Multivariate solar power time series forecasting using multilevel data fusion and deep neural networks

Abstract

Accurate forecasting of regional solar photovoltaic power (SPVP) generation is essential for efficient energy management and planning. Existing approaches have shown the effectiveness of decomposing the time series to model the stochastic variability in SPVP data. However, these approaches have limitations in extracting and exploiting both spatial and temporal information from complex and high-dimensional data from multiple sources with intricate relationships, which can impact the accuracy of predictions. In this paper, we propose a novel approach called multilevel data fusion and neural basis expansion analysis (MF-NBEA) for forecasting aggregated regional-level SPVP generation. MF-NBEA integrates exogenous data at multiple levels, uses supervised and unsupervised encoders to provide compact data representation, and enhances model learning from complex data by incorporating spatial information.
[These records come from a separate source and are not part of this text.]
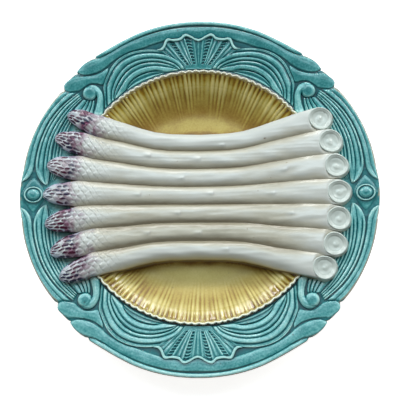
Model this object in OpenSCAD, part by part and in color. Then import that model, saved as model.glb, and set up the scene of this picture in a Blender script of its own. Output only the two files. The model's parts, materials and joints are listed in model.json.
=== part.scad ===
// Asparagus plate: a round moulded earthenware plate with two fluted sauce wells, seven
// asparagus spears lying side by side across the middle, and a border of scrolls, leaves,
// shells and volutes.
// Millimetres. The origin is the centre of the foot ring's bottom face and +Z is up. The
// spears lie along X with their tips towards -X and their cut ends towards +X.

/* [Plate] */
// Diameter over the rounds of the lobed edge
plate_d = 240; // [236:1:244]
// Width of the border, from the gutter round the wells to the rounds of the lobed edge
border_w = 32; // [31:0.5:33]
// Height that the rim climbs from its inner edge to the lobed edge
rim_rise = 4.5; // [3.5:0.5:5.5]
// Thickness of the clay in the floor, the wall and the rim
clay_t = 4.5; // [4:0.5:5.5]

/* [Sauce wells] */
// Width of the raised lip
lip_w = 2.3; // [1.9:0.1:2.7]
// Height of the lip above the land that it stands on
lip_h = 3; // [2.5:0.5:4]
// Width of the gutter between the lip and the border
gutter_w = 1.5; // [1.2:0.1:1.8]
// Depth of the wells below the land
well_depth = 14; // [13:0.5:15]
// Width of the curved wall between the flat floor and the lip, seen from above
wall_w = 28.2; // [27.2:0.5:30.2]
// Number of flutes that would go right round the wells
flute_count = 160; // [140:4:168]
// Width of the ridge between two flutes, at the lip
ridge_w = 1.6; // [1.2:0.1:2]
// Height of that ridge at the lip
ridge_h = 0.9; // [0.6:0.1:1.2]

/* [Foot] */
// Height of the foot ring
foot_h = 3; // [2:0.5:4]
// Width of the foot ring
foot_w = 5; // [4:0.5:6]
// Width of the chamfer along the foot ring's bottom edges
foot_chamfer = 0.8; // [0.5:0.1:1.2]

/* [Spears] */
// Distance from spear to spear across the middle of the plate
pitch_mid = 12.2; // [11.8:0.1:12.6]
// Distance from spear to spear where the cut ends lie on the border
pitch_end = 17; // [16.6:0.1:17.4]
// Distance that the tips part beyond that, from spear to spear
tip_flare = 0.9; // [0:0.1:1]
// Height of a spear's crown above the bed that it lies on
spear_rise = 7; // [6:0.5:8]
// Depth of the groove between two spears below their crowns
spear_groove = 3.8; // [3:0.2:5]
// Depth of the bed's dip at the middle of the plate
bed_dip = 11; // [10:0.5:12]
// Least thickness of the bed over the border
bed_cover = 0.5; // [0.4:0.1:1]
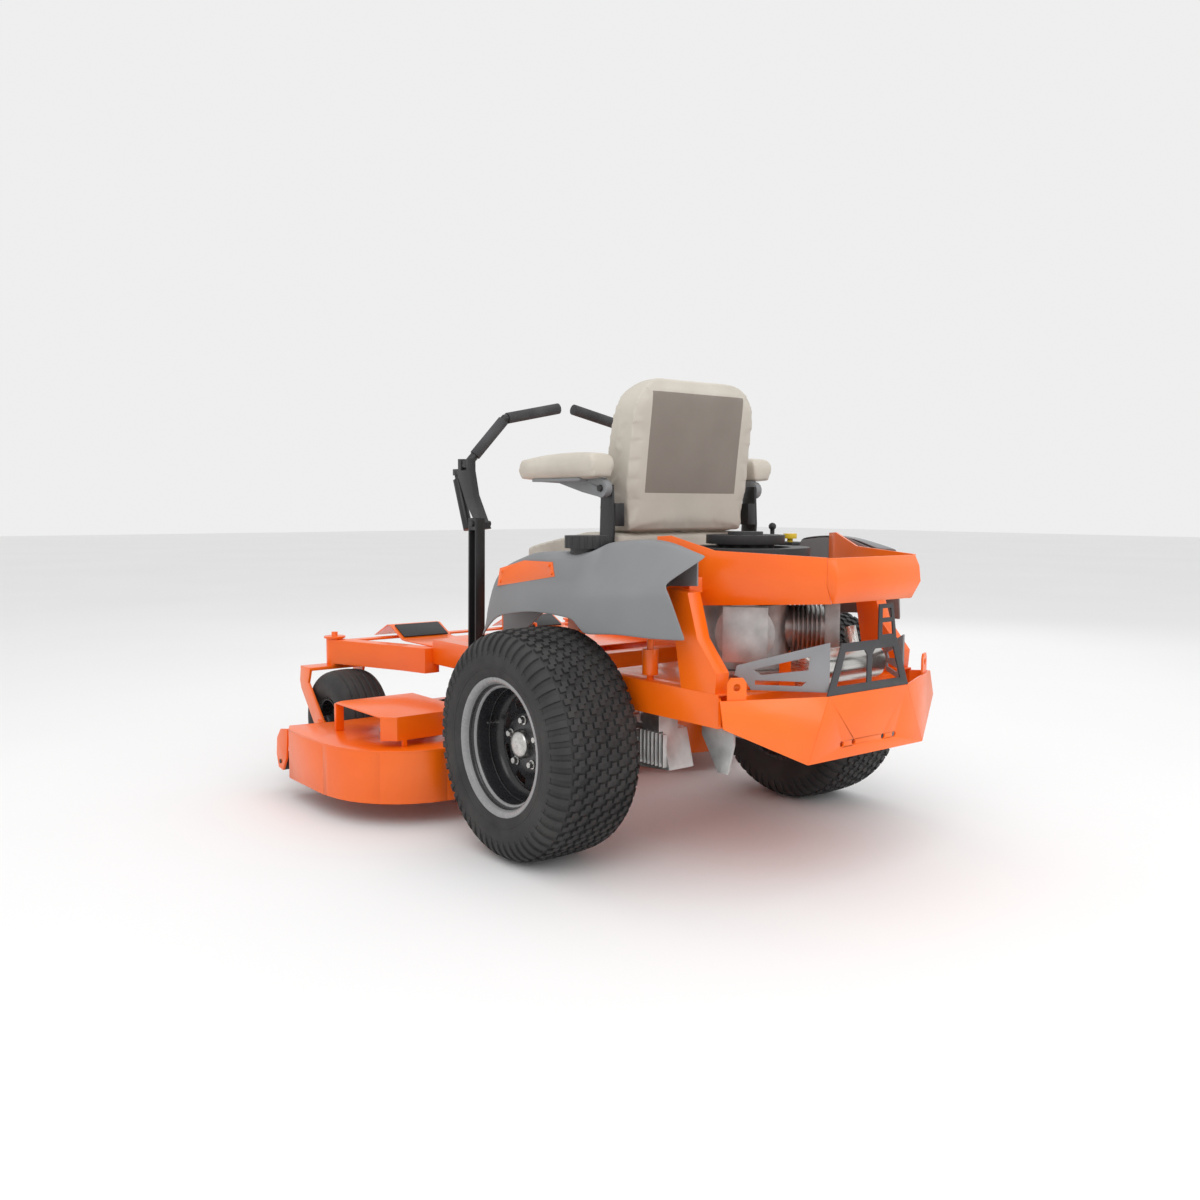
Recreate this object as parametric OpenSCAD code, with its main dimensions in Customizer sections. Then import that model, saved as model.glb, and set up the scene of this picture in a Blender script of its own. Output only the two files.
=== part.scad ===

It also includes a sequence analyser module based on a neural network decomposition mechanism to learn the variability in data and incorporates a residuals learner module to improve overall predictions. We evaluate MF-NBEA using two real-world datasets and find that it outperforms state-of-the-art deep learning methods in terms of forecast accuracy. Furthermore, MF-NBEA facilitates information fusion and knowledge extraction to provide interpretable predictions regarding trend, seasonality, and residual components. The insights gained from our approach inform decision-making for energy management and planning, and can lead to more efficient and sustainable resource utilisation.